Tuesday, November 1, 2011

011111


Monday, October 31, 2011

being esnaf malkovich

















sıcak yaz sabahlarında dükkanın önünü sulamak demektir ESNAF OLMAK veresiye defteri tutmaktır iki çay biri açık yeğene oralet bir buçuk acılı adana yanında ayrandır buyurmaz mısın abla BAKIN BAYAN BU ORNİTORENK SİZİ AÇTI bozuk yoksa sonra verirsin kardeşim istemediğin müşteriyi kapıdan geri çevirmek karşılıksız çek vermek cumaya gitmek geri gelmemektir. hayırlı işler abim, güzel abicim.

Monday, March 21, 2011

geniş zamanlar



sabahları sıcak çorba bulunur. köprü ve viyadükler yoldan önce buzlanır. kuşlar öter. günün anlam ve önemine binaen konuşulur. her nevi alçı, boya, kartonpiyer işleri itina ile yapılır. sadece güçlüler ve hakiki sarışınlar hayatta kalır. su yüz santigrat derecede kaynar.
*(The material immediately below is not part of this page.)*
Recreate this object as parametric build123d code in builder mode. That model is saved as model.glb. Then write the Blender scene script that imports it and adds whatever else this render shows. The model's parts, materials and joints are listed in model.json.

DİKKAT KÖPEK VAR! şehrin muhtelif yerlerinde aniden yangınlar başlar. nurses look after patients in hospitals. rice doesn’t grow in cold climates. eğer hoparlörler dogru mesafede olursa bu şarkı harika olur* bu pilav daha çok su kaldırır.




"eğer hoparlörler doğru mesafede olursa bu şarkı harika olur", kolaysa anlat, kolpa

Friday, February 4, 2011

kevıns - kevınlar (2010)



gerçek hayatlarında da dost olan kevın'lardan kevın spacey'in kevın costner'ı, kevın costner'ın kevın cline'ı, kevın kline'ın ise kevın spacey'yi canlandırmaları seyircilerin film boyunca kendi aralarında konuşmaları ve homurdanmalarına yol açıyor. eleştirmenler bu açıdan filmi oldukça karmaşık(complicated) buluyorlar.
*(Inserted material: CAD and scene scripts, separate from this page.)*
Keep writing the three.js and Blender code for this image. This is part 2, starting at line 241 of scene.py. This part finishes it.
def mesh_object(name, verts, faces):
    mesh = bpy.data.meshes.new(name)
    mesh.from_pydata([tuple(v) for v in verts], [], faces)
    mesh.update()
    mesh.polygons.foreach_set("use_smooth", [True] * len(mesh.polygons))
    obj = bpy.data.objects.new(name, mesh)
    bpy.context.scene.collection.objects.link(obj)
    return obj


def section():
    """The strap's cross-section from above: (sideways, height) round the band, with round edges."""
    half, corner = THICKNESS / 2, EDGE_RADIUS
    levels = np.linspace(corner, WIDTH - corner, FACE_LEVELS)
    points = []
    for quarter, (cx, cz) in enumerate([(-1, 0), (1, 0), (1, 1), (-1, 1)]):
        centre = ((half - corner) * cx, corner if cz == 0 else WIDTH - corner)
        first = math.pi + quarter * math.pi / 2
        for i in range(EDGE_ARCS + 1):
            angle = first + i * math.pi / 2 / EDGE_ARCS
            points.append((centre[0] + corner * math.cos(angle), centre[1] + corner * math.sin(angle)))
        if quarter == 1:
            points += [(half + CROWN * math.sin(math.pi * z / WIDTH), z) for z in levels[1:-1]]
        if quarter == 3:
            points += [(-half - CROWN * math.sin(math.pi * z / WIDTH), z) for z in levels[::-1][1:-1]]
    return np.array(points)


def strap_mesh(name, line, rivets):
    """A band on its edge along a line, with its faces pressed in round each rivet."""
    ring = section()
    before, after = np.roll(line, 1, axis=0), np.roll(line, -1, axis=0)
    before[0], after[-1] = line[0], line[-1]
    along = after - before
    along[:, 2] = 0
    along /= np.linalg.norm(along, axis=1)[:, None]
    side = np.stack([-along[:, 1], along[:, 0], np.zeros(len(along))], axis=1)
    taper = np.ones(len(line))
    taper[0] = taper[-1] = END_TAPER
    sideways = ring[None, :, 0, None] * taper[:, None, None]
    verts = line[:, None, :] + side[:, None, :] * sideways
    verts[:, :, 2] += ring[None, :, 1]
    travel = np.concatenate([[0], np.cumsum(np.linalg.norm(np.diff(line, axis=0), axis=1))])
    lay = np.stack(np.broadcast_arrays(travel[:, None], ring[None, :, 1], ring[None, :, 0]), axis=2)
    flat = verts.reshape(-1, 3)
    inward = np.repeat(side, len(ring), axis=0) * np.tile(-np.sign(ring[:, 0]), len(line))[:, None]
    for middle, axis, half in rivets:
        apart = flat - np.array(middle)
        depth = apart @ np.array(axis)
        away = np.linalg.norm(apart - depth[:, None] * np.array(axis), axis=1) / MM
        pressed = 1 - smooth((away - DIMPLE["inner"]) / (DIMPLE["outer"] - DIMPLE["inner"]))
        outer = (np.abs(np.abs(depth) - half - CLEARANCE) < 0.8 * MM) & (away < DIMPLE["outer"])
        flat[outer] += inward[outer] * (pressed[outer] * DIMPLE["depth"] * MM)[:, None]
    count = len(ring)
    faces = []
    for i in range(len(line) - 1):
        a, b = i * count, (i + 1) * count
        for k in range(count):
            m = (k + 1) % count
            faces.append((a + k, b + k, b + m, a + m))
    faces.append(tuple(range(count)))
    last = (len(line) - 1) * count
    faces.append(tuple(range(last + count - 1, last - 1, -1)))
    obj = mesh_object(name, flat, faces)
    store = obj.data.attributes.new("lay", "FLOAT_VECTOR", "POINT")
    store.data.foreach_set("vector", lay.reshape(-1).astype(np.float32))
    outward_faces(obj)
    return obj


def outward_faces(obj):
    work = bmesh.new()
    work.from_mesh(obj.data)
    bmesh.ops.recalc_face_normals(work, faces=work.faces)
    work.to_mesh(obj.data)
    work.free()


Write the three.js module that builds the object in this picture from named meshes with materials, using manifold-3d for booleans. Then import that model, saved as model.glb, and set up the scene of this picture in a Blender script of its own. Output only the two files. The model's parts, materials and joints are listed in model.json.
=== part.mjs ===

herkesin birer abigail, helen, frankie, johnny ve tom olduğu bir yerde onlar kevın olmak zorundaydılar ve kevın olmak hiç bu kadar zor olmamıştı. fakat eninde sonunda kevın olmakla yüzleşeceklerdi.

filmin sürpriz finaliyse hayatın kevınlar için bir level daha zor olduğuna şartlananlara adeta bir ders verir niteliğinde. film, kevınların güneş doğmadan önce balığa gitmeleriyle bitiyor.



Wednesday, January 5, 2011

something about tuğçe


picassonun bleeding woman tablosunun önündeydiler ve  işyerinden arkadaşı melis'e dönüp aynen öyle demişti; "çok başarılı".














melis'in kafasını aşağı yukarı -emme basma tulumba gibi- sallayıp hım hım diyerek onayladığını görünce de tekrar tabloya dönmüş ve yeni keşfini bir süre daha hayranlıkla incelemeye devam etmişti. melis, tuğçe'nin facebook üzerinden gönderdiği "picasso istanbul'da" event'ını gördüğünde çok heyecanlanmış, hemen o an -programının uygun olup olmadığını bile kontrol etmeden- butona tıklamıştı; "attending".

tuğçe aynı hafta içerisinde öğle arası gittiği numnum'da yediği wrap, bir akşam iş çıkışı uğradığı mango'nun vitrininde gördüğü siyah çanta ve haftasonu spordan sonra en yakın arkadaşı cansu ile gittiği accesories'ta deneyip beğenip ama -nedense- satın almadığı bir çift küpe için de aynı iki kelimeyi kullanacaktı; "çok başarılı".

tuğçe. 24 yaşında, oğlak burcu kadını. bir senedir maslak'taki bir reklam ajansında jr. art director olarak çalışıyor. önümüzdeki hafta al jamal'da sevgilisi berkecan ile birlikteliklerinin altıncı ayını kutlayacaklar.

sizlere bunları neden anlattığımı bilmiyorum. dinlediğiniz için teşekkür eder;m.